Il cristianesimo ha iniziato coi martiri che cantavano in attesa delle
tigri negli stadi, poi è passato agli stiliti e al digiuno,
ha continuato coi roghi pubblici ed è arrivato al cilicio.
L'islam condivide l'invenzione dei kamikaze coi giapponesi. I patrioti
dei numerosi nazionalismi (dal Risorgimento italiano ai bonzi vietnamiti)
sorridevano davanti ai plotoni d'esecuzione o si davano fuoco. Il
nazifascismo ha creato un'intera iconografia a base di teschi e tibie.
Alcune sette new age praticano ogni tanto il suicidio collettivo.
Fenomeni diversi unificati dal bisogno di estremo e di assoluto. Come
mai si verifica spesso il fenomeno di minori che vanno in guerra come
volontari ? Oggi fa giustamente scandalo l'esistenza di milizie minorili,
ma non sono pochi i nonni che si vantano di essere andati volontari
"al fronte" o "a Salò" o "nei marines",
prima del diciottesimo anno d'età. La spiegazione è
che l'adolescenza è l'età più desiderosa di assoluto.
Droga, alcool e gioco d'azzardo; jumping e sport estremi; sesso con
corde e manette; frullatori giganti nei luna park: sono tutte diverse
gradazioni del sado-masochismo, del bisogno di rasentare la morte
o la sofferenza, della necessità di verificare che si è
vivi malgrado il rischio corso, o grazie al completo dominio su di
sè, sulla natura, sull'altro. Il masochista soffre fisicamente
ma gode del fatto di essere al centro di tutto, sia pure come vittima
sacrificale. Il sadico gode nel dare dolore, ma soffre perchè
sa che il suo godimento dipende dal masochista.
Lo Stato che fa la guerra entra nel corridorio delle sensazioni forti,
col sangue che scorre a fiumi, le bare avvolte nella bandiera, i corpi
che esplodono: qualcosa di orrido e calamitante, come un precipizio
del quale si ha orrore ma dal quale è faticoso staccarsi. La
guerra è quell'evento che migliaia di cittadini (i militari)
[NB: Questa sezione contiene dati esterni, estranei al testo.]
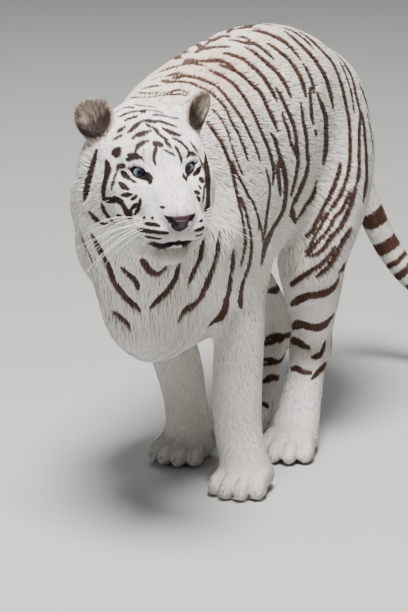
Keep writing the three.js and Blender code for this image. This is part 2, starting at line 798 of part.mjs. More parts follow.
// The separate bodies of a solid, as surfaces.
function bodies(s) {
  const mesh = s.getMesh(),
    p = mesh.vertProperties,
    t = mesh.triVerts,
    np = mesh.numProp;
  const root = [...Array(p.length / np).keys()];
  const find = (a) => {
    while (root[a] !== a) a = root[a] = root[root[a]];
    return a;
  };
  // vertices listed twice are one point
  if (mesh.mergeFromVert)
    for (let i = 0; i < mesh.mergeFromVert.length; i++)
      root[find(mesh.mergeFromVert[i])] = find(mesh.mergeToVert[i]);
  for (let i = 0; i < t.length; i += 3) {
    root[find(t[i])] = find(t[i + 1]);
    root[find(t[i + 1])] = find(t[i + 2]);
  }
  const parts = new Map();
  for (let i = 0; i < t.length; i += 3) {
    const r = find(t[i]);
    if (!parts.has(r)) parts.set(r, { pts: [], tris: [], map: new Map() });
    const q = parts.get(r);
    q.tris.push(
      [t[i], t[i + 1], t[i + 2]].map((v) => {
        if (!q.map.has(v)) {
          q.map.set(v, q.pts.length);
          q.pts.push([p[v * np], p[v * np + 1], p[v * np + 2]]);
        }
        return q.map.get(v);
      }),
    );
  }
  return [...parts.values()].map(({ pts, tris }) => {
    let volume = 0;
    const lo = [1e9, 1e9, 1e9],
      hi = [-1e9, -1e9, -1e9];
    for (const [a, b, c] of tris)
      volume += V(...pts[a]).dot(V(...pts[b]).cross(V(...pts[c]))) / 6;
    for (const q of pts) for (let k = 0; k < 3; k++) (lo[k] = Math.min(lo[k], q[k])), (hi[k] = Math.max(hi[k], q[k]));
    return { pts, tris, volume, middle: lo.map((v, k) => (v + hi[k]) / 2) };
  });
}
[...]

passano l'intera vita ad aspettare per avere un ruolo. La guerra è
come il gioco d'azzardo: euforizzante all'inizio, quasi sempre deprimente
alla fine. Come nel gioco d'azzardo nessuno vince mai veramente, nessuno
vince mai una guerra: anche il Paese che vince conta le bare e deve
fare i conti col problema dei reduci.Un sergente che in guerra decideva
ogni giorno della vita e della morte dei commilitoni e dei nemici,
può tornare a casa e fare il commesso di salumeria? Come uno
che ha usato e spacciato droga per anni, può adattarsi a fare
il custode di stabilimento? Emozioni viscerali, rischio, vertigine,
estremo sono i bisogni sadomaso cui la guerra risponde. E' anche per
questo che un Occidente esangue, devitalizzato e sempre meno capace
di sentirsi vivo ha un bisogno continuo di guerre.